But for a brief moment in time, this was indeed the case. After the 2008 bailout of Bear Stearns, Martin Wolf, an economics writer for the Financial Times and normally a staunch supporter of free-market globalization, wrote: “Remember March 14 2008: it was the day the dream of global free market capitalism died.” In the same article, he quoted Joseph Ackerman, the chief executive of Deutsche Bank, saying: “I no longer believe in the market’s self-healing power.” In an October 10 article, The Washington Post – in all seriousness – suggested that the current economic crises meant the “The End Of American Capitalism” as we know it. The cover of Time magazine in February 2009, said, “We are all Socialists Now,” referencing the need for government intervention to save us from the ills of capitalism. “Whether we want to admit it or not,” the article observed, “the America of 2009 is moving toward a modern European state.”
As frightening and tragic as the economic crisis of 2008 was, having these widely held doctrinal assumptions about the power of the so-called “free market” spun on their head did provide some hope.

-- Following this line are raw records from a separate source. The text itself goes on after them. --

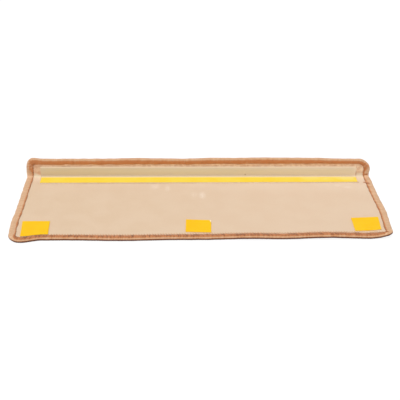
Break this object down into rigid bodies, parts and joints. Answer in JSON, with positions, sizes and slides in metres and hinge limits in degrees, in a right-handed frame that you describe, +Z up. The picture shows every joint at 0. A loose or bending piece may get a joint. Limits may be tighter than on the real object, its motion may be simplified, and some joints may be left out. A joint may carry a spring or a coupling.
{
  "type": "anti slip stair tread mat",
  "caption": "Carpet stair tread mat with a folded nosing lip, overlocked edge, plastic nosing angle and adhesive squares under yellow liners.",
  "frame": {"origin": "middle of the mat's footprint on the floor, with its pile down and its lip standing up", "axes": "+X along the step, +Y towards the lip, +Z up out of the backing"},
  "size_m": [0.6526, 0.2464, 0.0446],
  "materials": {
    "carpet_pile": "short cut pile, tan brown",
    "backing_cloth": "matt cream backing cloth",
    "edge_yarn": "overlocked yarn, orange brown",
    "clear_plastic": "cloudy olive plastic, softly glossy",
    "tape_film": "milky adhesive film",
    "liner_paper": "yellow release liner"
  },
  "bodies": {
    "root": {"pile_carpet": "carpet_pile", "backing_cloth": "backing_cloth", "edge_serging": "edge_yarn", "nosing_angle": "clear_plastic", "nosing_tape": "tape_film", "nosing_tape_liner": "liner_paper", "left_pad": "tape_film", "left_pad_liner": "liner_paper", "middle_pad": "tape_film", "middle_pad_liner": "liner_paper", "right_pad": "tape_film", "right_pad_liner": "liner_paper"}
  },
  "joints": []
}
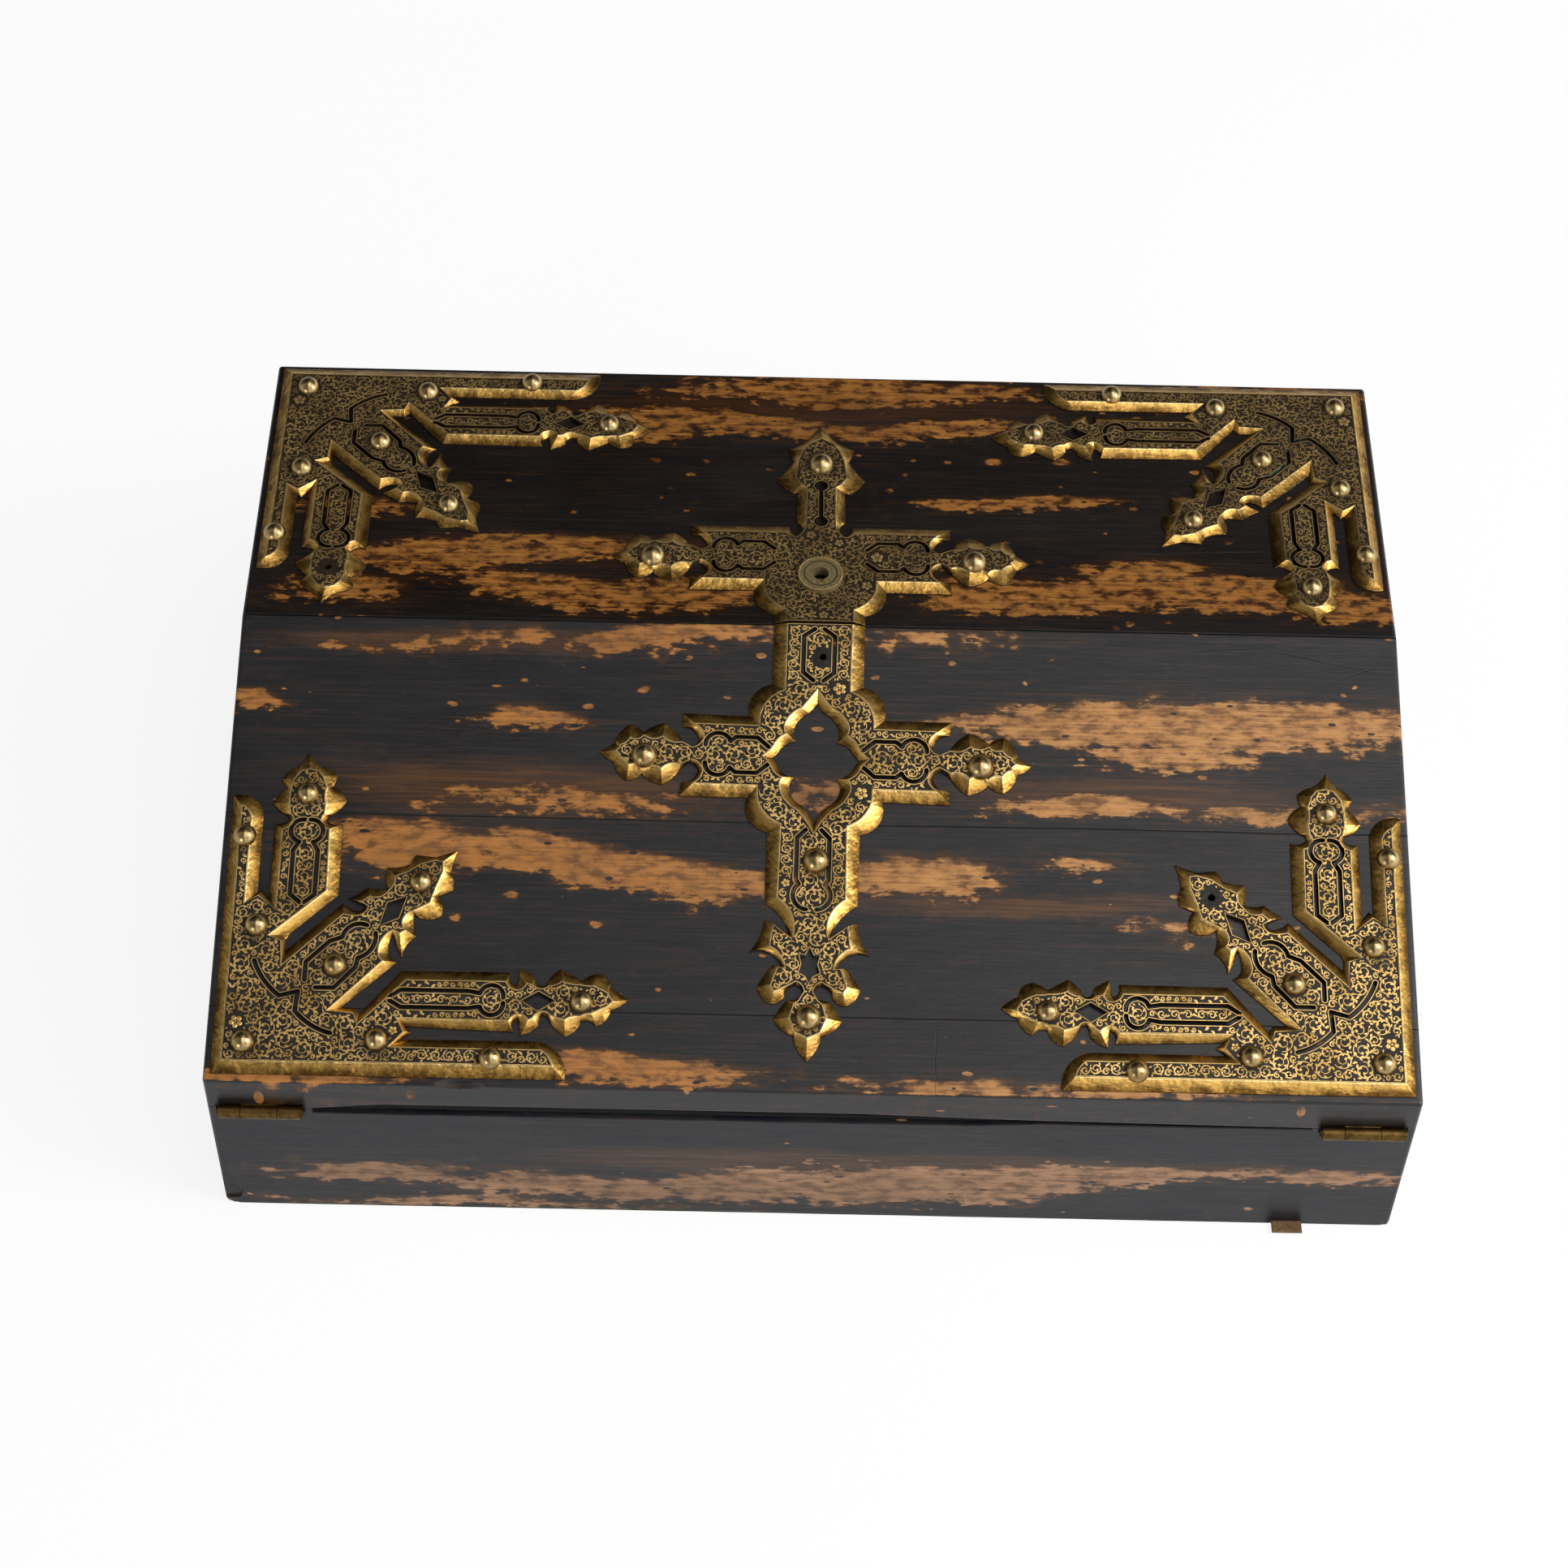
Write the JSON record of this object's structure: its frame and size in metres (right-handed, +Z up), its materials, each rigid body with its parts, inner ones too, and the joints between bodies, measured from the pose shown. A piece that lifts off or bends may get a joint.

Maybe there could be some sort of shift toward a more humane mixed economy that reined in the horrific excesses of contemporary capitalism. The country was optimistic; a new president had just been elected and his chief of staff Rahm Emanuel, famously said that he “never wanted a serious crisis to go to waste.” The Nation magazine even called for a “New New Deal.”
What followed, unfortunately, was a very underwhelming flirtation with Keynesian policies (such as the too-small stimulus bill in 2009), which was then swiftly overwhelmed with bipartisan discussions about how to gut government spending and create on austerity movement. This occurred despite the fact that the need for Keynesian economic policies are just as great now, in the face of crippling unemployment, as they were in 2008-09.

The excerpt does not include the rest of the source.